I understand your points, it make sense that we can talk about joy or pain and the contrast between the two.
But in principle I don't see why the experience of joy requires pain. Joy can also arise from the end of a painful situation but in principle, joy doesn't require pain to be experienced.
This is what I was alluding to above: while our comparisons to other experiences will shape the experience itself, we will still have some kind of experience without the contrast.
Take the
checkboard illusion for example. Our experience of the colours is directly influenced by the other colours around it. Adding or removing adjoining squares alters our experience - but we still have an experience.
We can think about happiness by contrasting with opposite feelings and we can give value to happiness etc... but most of this is intellectual work. It's got nothing to do with experience.
I get the point, but just to say that it does have something, I think, to do with the experience. Our prior experiences I think will have an effect on our current experiences.
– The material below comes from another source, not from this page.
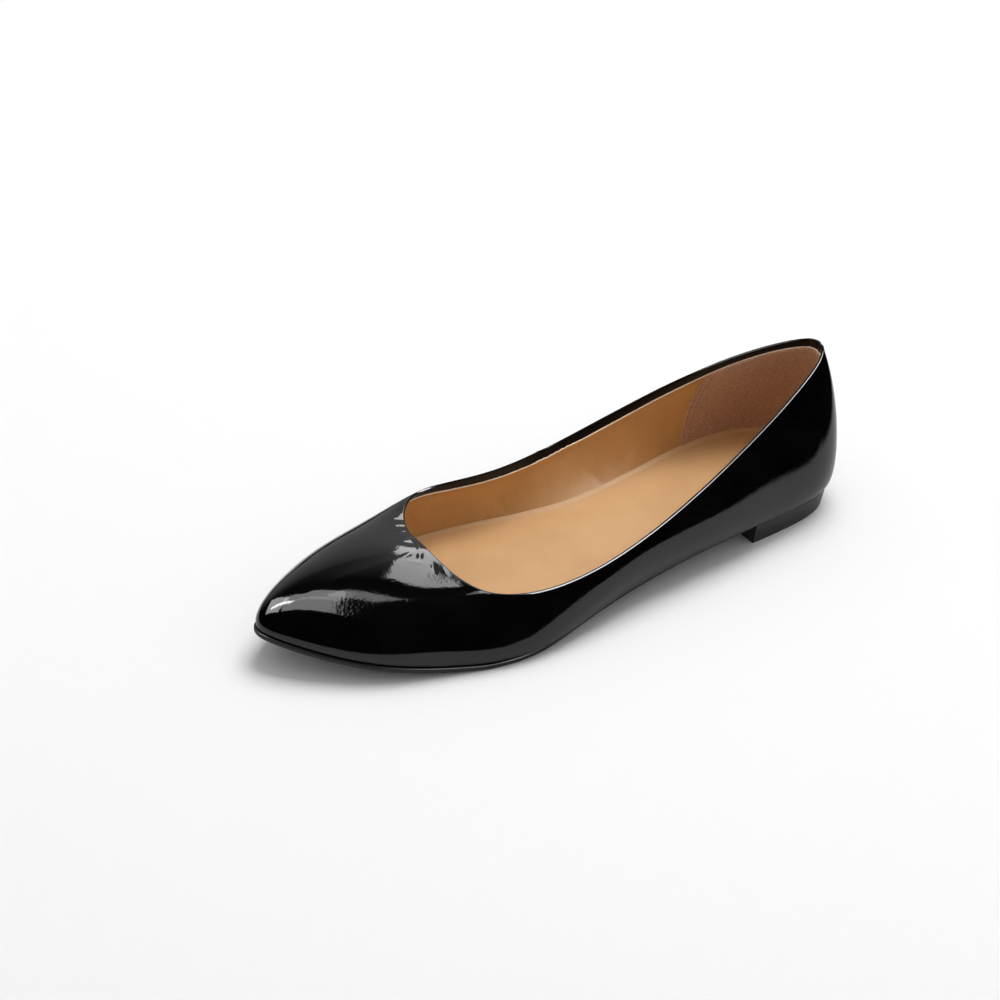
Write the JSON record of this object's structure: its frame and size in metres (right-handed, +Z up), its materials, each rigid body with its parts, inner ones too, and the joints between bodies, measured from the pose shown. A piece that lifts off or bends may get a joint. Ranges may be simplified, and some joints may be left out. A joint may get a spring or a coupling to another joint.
{
  "type": "pointed toe flat shoe",
  "caption": "Low-cut slip-on flat shoe for the left foot: pointed toe, glossy black patent upper, padded tan insole, thin outsole and low block heel.",
  "frame": {"origin": "on the floor, under the middle of the shoe's box", "axes": "+Z up; -Y towards the toe, so Y runs along the shoe; +X towards the outer side of the left foot"},
  "size_m": [0.0902, 0.2712, 0.0661],
  "materials": {
    "patent_leather": "high-gloss patent coating, fine grain under it",
    "insole_leather": "smooth tan sock, satin",
    "sole_rubber": "satin black, fine texture underneath",
    "heel_block": "satin black, rubber top piece on the floor"
  },
  "bodies": {
    "root": {"upper": "patent_leather", "insole": "insole_leather", "outsole": "sole_rubber", "heel": "heel_block"}
  },
  "joints": []
}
Take the simple example of how we feel experiencing something for the first time, versus a repeat. It's not quite the same, though they are still experiences - and may both be what we would consider positive, or non-painful.
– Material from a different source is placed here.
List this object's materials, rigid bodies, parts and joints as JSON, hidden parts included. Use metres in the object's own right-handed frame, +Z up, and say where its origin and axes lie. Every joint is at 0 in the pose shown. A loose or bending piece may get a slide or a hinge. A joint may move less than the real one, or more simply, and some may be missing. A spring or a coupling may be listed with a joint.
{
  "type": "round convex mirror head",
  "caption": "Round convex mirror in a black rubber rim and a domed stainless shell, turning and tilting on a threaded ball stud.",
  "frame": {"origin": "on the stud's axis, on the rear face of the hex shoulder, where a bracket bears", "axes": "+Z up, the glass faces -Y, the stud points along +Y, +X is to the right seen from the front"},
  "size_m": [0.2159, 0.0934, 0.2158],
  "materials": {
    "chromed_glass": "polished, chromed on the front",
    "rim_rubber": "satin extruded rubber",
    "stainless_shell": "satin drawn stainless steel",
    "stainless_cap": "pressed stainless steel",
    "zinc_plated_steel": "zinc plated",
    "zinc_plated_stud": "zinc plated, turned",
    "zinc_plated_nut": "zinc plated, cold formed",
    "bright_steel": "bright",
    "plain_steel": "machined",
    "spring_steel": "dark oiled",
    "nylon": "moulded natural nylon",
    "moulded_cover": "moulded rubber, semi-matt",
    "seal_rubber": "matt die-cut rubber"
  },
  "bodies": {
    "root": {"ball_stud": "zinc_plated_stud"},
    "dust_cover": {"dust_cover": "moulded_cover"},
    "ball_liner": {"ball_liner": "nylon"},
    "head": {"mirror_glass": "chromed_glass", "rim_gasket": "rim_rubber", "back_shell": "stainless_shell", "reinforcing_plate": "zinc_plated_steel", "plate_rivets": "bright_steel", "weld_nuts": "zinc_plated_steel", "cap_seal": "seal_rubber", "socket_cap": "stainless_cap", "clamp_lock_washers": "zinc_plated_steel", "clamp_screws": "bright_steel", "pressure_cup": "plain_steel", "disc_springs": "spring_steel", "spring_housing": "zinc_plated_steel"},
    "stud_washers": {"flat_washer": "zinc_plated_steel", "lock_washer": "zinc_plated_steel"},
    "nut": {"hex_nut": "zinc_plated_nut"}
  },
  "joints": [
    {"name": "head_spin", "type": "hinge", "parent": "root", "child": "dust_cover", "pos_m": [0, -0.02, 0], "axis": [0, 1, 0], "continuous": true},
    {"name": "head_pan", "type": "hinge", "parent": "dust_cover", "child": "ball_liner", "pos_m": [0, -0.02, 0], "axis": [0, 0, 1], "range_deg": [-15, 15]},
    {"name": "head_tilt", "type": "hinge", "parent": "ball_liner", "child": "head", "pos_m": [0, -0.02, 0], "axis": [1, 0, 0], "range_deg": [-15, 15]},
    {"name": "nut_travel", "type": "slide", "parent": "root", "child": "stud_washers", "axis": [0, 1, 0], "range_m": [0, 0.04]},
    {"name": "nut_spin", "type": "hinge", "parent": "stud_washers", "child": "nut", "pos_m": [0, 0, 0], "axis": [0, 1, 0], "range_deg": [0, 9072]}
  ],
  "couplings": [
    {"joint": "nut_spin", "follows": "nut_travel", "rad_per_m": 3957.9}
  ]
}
The fact that we might have experienced something truly horrific may lead us to perceive something joyful in a different way than someone who has not experienced something so bad.
I think a happy toddler is joyous because that's his experience, independent of conscious discrimination or contrast with other feelings.
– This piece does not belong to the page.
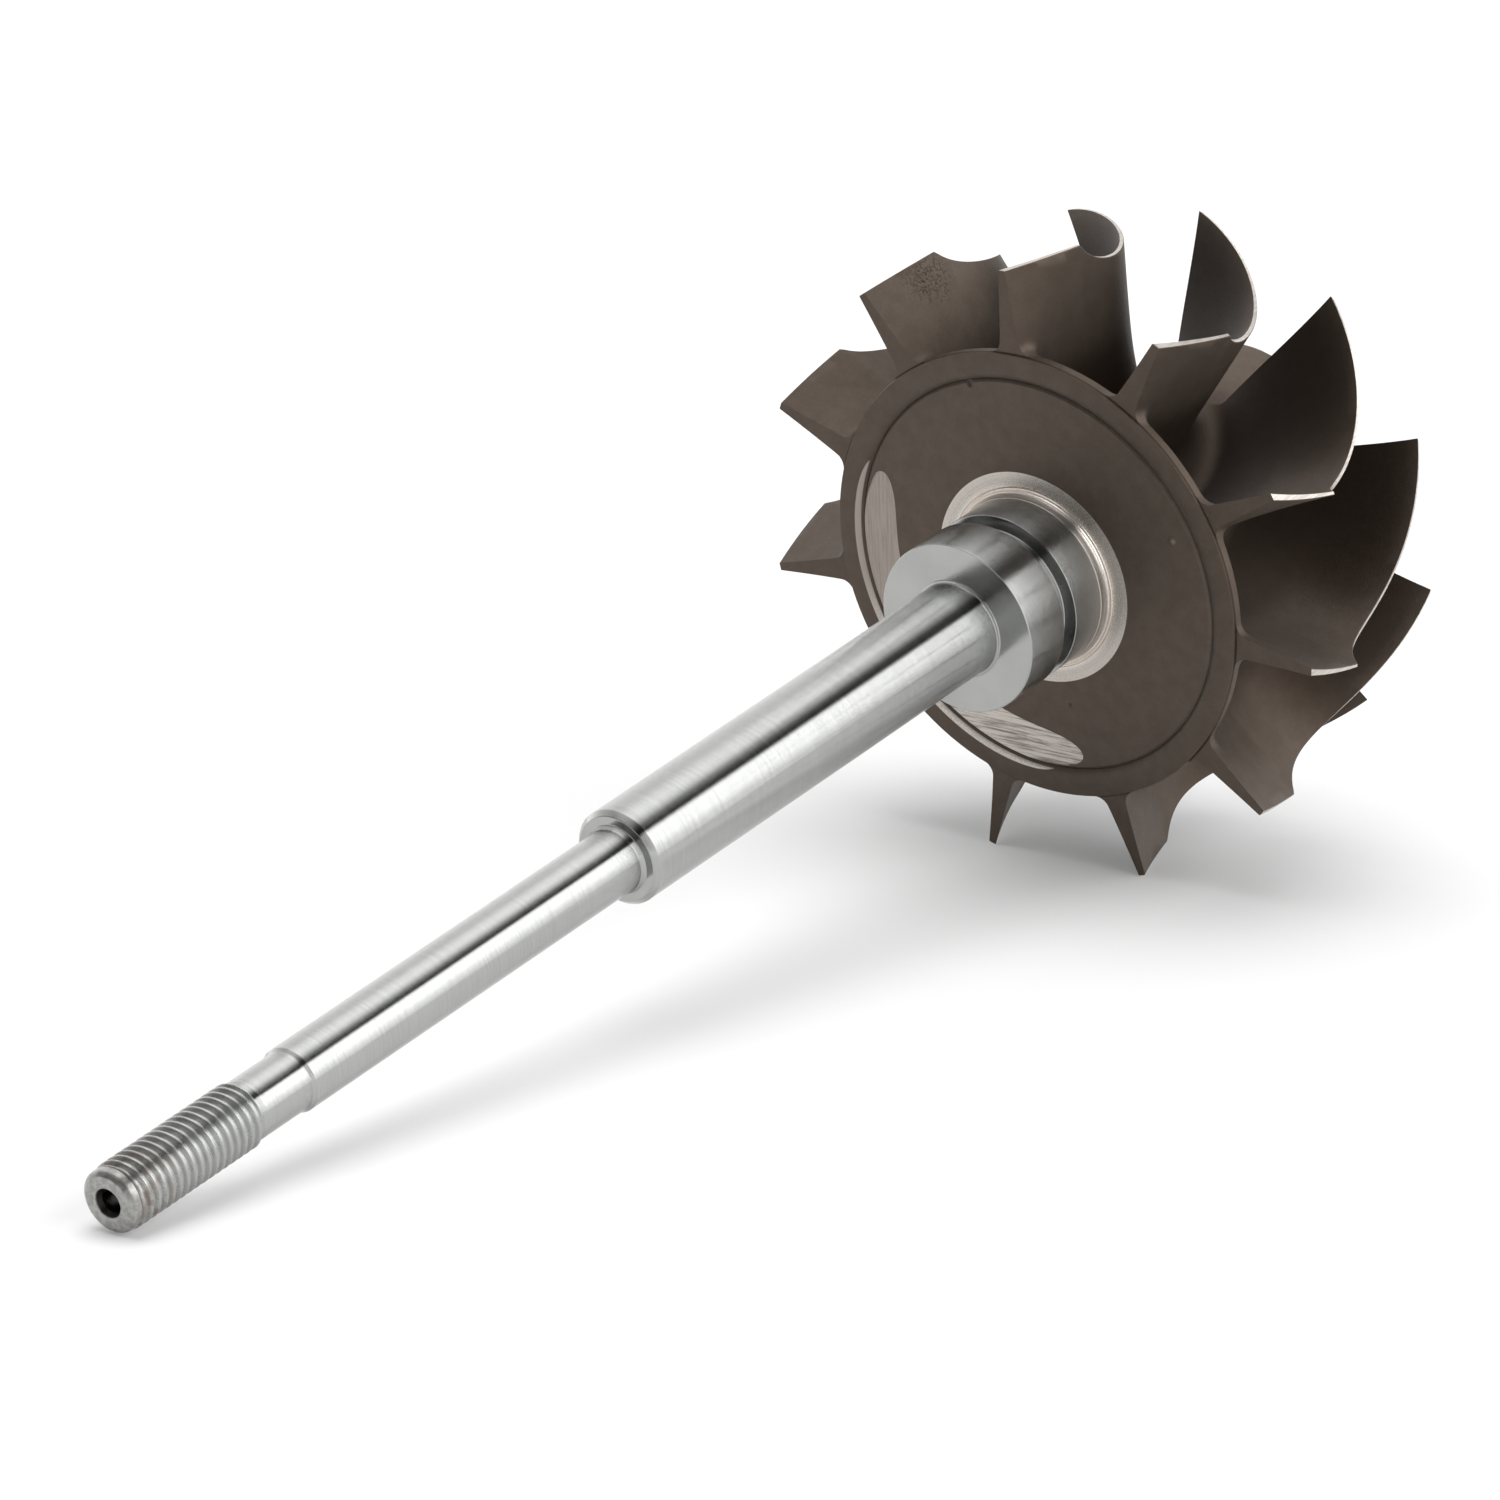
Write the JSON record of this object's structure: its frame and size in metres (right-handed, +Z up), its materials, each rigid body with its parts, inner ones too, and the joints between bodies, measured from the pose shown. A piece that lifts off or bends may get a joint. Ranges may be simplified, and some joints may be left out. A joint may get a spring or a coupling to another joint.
{
  "type": "turbocharger turbine wheel and shaft",
  "caption": "Cast radial turbine wheel with curved blades on a turned steel shaft with seal boss, journal, stepped stub and fine threaded end.",
  "frame": {"origin": "middle of the lower side of the box, on the surface that the rotor lies on", "axes": "+Z up; the rotor's axis runs from the threaded end towards +X, rising 11.3 degrees; blade 01 points up"},
  "size_m": [0.1684, 0.0602, 0.0598],
  "materials": {
    "hub_casting": "blasted nickel alloy casting, matt grey-brown",
    "blade_casting": "blasted nickel alloy casting, matt grey-brown, edges ground bright",
    "shaft_steel": "ground and polished steel"
  },
  "bodies": {
    "root": {"hub": "hub_casting", "blade_01": "blade_casting", "blade_02": "blade_casting", "blade_03": "blade_casting", "blade_04": "blade_casting", "blade_05": "blade_casting", "blade_06": "blade_casting", "blade_07": "blade_casting", "blade_08": "blade_casting", "blade_09": "blade_casting", "blade_10": "blade_casting", "blade_11": "blade_casting", "shaft": "shaft_steel"}
  },
  "joints": []
}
Agreed. Though that is not to say that if it could compare the experience to a previous unpleasant one, it might be a different, if still joyful, experience.
Note that having had previous terrible experiences might have the effect of making a joyful one seem more joyful, but it can also have the opposite effect, tainting the otherwise joyful experience with negative feelings. It can work different ways, especially if previous bad experiences lead to ongoing feelings of dread, despair, fear, lack of trust, etc.